- Your goal
Identify the lines that contain the string "update" and copy all of them.
-- START Given information --
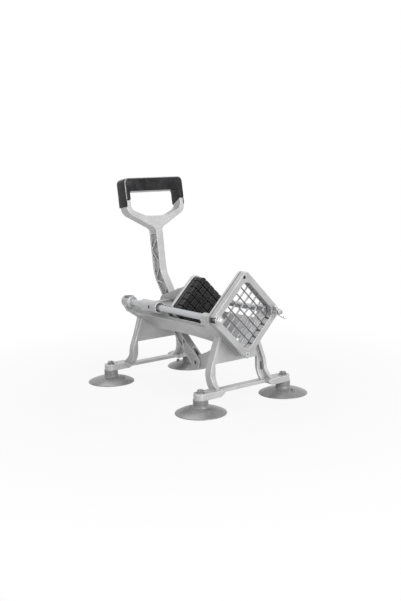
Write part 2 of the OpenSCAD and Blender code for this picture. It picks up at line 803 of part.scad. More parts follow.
// Outside of the grip: slanted along the inner sides of the legs, level along the outer sides
module grip_body() {
    intersection() {
        handle_along_y(grip_depth) handle_ring_outline(0.7);
        union() {
            translate([-80, 0, 0]) rotate([90, 0, 90]) linear_extrude(160) grip_side_view();
            both_sides() translate([handle_half - neck_in, -handle_depth / 2 - 0.6, grip_low - 2])
                cube([neck_in + 1, handle_depth + grip_back + 0.6, 18]);
        }
    }
}

module grip_cover() {
    color([0.1, 0.1, 0.11]) in_handle() difference() {
        intersection() {
            grip_body();
            above_grip_low(0);
        }
        handle_along_y(handle_depth / 2 + fit_gap) handle_ring_outline(-neck_in + fit_gap);
    }
}

// ---------------------------------------------------------------- link

module link() {
    color("silver") difference() {
        union() {
            along_x(-link_t / 2, link_t / 2) {
                translate(pivot_b) circle(r = link_eye_r);
                polygon([pivot_b + [1, 10.3], [-40, 67.6], pivot_d_at + [5, 10.7], pivot_d_at + [-6.5, -9.8],
                    [-48, 44.5], pivot_b + [-1, -10.3]]);
            }
            along_x(-hub_half, hub_half) translate(pivot_d_at) circle(r = link_hub_r);
        }
        translate([-20, pivot_b[0], pivot_b[1]]) rotate([0, 90, 0]) cylinder(d = link_pin_d + 2 * run_gap, h = 40);
        translate([-20, pivot_d_at[0], pivot_d_at[1]]) rotate([0, 90, 0]) cylinder(r = open_eye_r, h = 40);
    }
}

module link_pin() {
    reach = lever_t / 2 - 0.8;
    color("dimgray") translate([-reach, pivot_b[0], pivot_b[1]]) rotate([0, 90, 0])
        cylinder(d = link_pin_d, h = 2 * reach);
}

module link_anchor_pin() {
    reach = lug_x + lug_t;
    color("gainsboro") translate([-reach, pivot_d_at[0], pivot_d_at[1]]) rotate([0, 90, 0]) {
        translate([0, 0, -2]) cylinder(d = link_pin_d + 4, h = 2);
        cylinder(d = link_pin_d, h = 2 * reach);
        translate([0, 0, 2 * reach]) cylinder(d = link_pin_d + 4, h = 2);
    }
}

// ---------------------------------------------------------------- feet

// Half section of a suction cup: ribbed neck, thin dome and a hollow underneath
module cup_section() {
    r = cup_d / 2;
    n = neck_d / 2;
    screw = foot_screw_d / 2 + fit_gap;
    dome = curve([n + 1.5, dome_h], [r - 10, 6.5], [r - 0.6, 1.2]);
    hollow = curve([r - 2.5, 0], [r - 12, 3.6], [0, 4.2]);
    polygon(concat([[screw, 12], [screw, neck_top], [n, neck_top], [n, 18.6], [n - 0.6, 18.2], [n - 0.6, 17.6],
        [n, 17.2], [n, 15], [n - 0.6, 14.6], [n - 0.6, 14], [n, 13.6], [n, 11.5]],
        dome, [[r, 0]], hollow, [[0, 12]]));
}

module cup(sx, sy, tab_angle) {
    color("gray") translate([sx * foot_x / 2, sy * foot_y / 2, 0]) {
        rotate_extrude($fn = 96) cup_section();
        rotate([0, 0, tab_angle]) translate([20.5, -2.5, 4]) cube([4, 5, 7]);
    }
}

module front_left_cup() {
    cup(-1, -1, 60);
}

module front_right_cup() {
    cup(1, -1, -85);
}

module rear_left_cup() {
    cup(-1, 1, -50);
}

module rear_right_cup() {
    cup(1, 1, 120);
}

module at_feet() {
    for (sx = [-1, 1], sy = [-1, 1]) translate([sx * foot_x / 2, sy * foot_y / 2, 0]) children();
}

module foot_screws() {
    color("gainsboro") at_feet() translate([0, 0, 12]) cylinder(d = foot_screw_d, h = pad_top + 5.6 - 12);
}

module foot_nuts() {
    color("dimgray") at_feet() translate([0, 0, pad_top]) difference() {
        union() {
            cylinder(d = 13, h = 1);
            translate([0, 0, 1]) hex(10, 3.6);
        }
        translate([0, 0, -1]) cylinder(d = foot_screw_d + 2 * fit_gap, h = 8);
    }
}

front_stand();
rear_stand();
left_chute();
right_chute();
left_guide_rod();
right_guide_rod();
rod_clamp_screws();
blade_frame();
front_blade(-2);  // front_blade_1
front_blade(-1);  // front_blade_2
front_blade(0);  // front_blade_3
front_blade(1);  // front_blade_4
front_blade(2);  // front_blade_5
rear_blade(-2);  // rear_blade_1
rear_blade(-1);  // rear_blade_2
rear_blade(0);  // rear_blade_3
rear_blade(1);  // rear_blade_4
rear_blade(2);  // rear_blade_5
cap_nut();
wing_nut();
nut_washers();
head_screw();
link_anchor_pin();
carriage();
sleeve_bushes();
sleeve_grub_screws();
pusher_block();
pusher_screws();
lever_pivot_pin();
lever();
grip_cover();
link();
link_pin();
front_left_cup();
front_right_cup();
rear_left_cup();
rear_right_cup();
foot_screws();
foot_nuts();
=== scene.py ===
import math

import bpy
from bpy.props import FloatProperty, FloatVectorProperty, PointerProperty
from mathutils import Matrix, Vector


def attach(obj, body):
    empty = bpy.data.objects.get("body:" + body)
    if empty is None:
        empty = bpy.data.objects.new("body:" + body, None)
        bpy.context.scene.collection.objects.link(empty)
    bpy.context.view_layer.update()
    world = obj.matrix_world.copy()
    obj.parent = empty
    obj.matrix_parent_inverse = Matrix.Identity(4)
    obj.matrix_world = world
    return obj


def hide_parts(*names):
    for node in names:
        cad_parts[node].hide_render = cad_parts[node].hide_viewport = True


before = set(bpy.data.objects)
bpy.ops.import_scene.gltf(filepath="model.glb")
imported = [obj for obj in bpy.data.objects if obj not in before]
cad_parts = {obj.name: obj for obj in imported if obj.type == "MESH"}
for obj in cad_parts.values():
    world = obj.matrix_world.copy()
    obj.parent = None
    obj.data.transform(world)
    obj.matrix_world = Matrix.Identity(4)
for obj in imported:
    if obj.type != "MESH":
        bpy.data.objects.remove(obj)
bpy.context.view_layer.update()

bl_info = {
    "name": "Bench Fry Cutter",
    "version": (1, 0, 0),
    "blender": (4, 5, 0),
    "location": "View3D > Sidebar > Fry Cutter",
    "description": "Dresses the fry cutter with cast, ground and moulded finishes, and sets up its stage",
    "category": "Object",
}

# The CAD nodes, sorted by their finish. The blade frame, foot nuts and screws are named where painted.
CASTINGS = ["front_stand", "rear_stand", "left_chute", "right_chute", "carriage", "lever", "link"]
RODS = ["left_guide_rod", "right_guide_rod"]
BRIGHT = ["nut_washers", "head_screw", "link_anchor_pin", "pusher_screws", "lever_pivot_pin",
    "cap_nut", "wing_nut"]
DARK = ["rod_clamp_screws", "sleeve_grub_screws", "link_pin"]
CUPS = ["front_left_cup", "front_right_cup", "rear_left_cup", "rear_right_cup"]
FRONT_BLADES = ["front_blade_%d" % i for i in range(1, 6)]
REAR_BLADES = ["rear_blade_%d" % i for i in range(1, 6)]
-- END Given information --
- Complete response
    bpy.context.view_layer.update()
bpy.context.view_layer.update()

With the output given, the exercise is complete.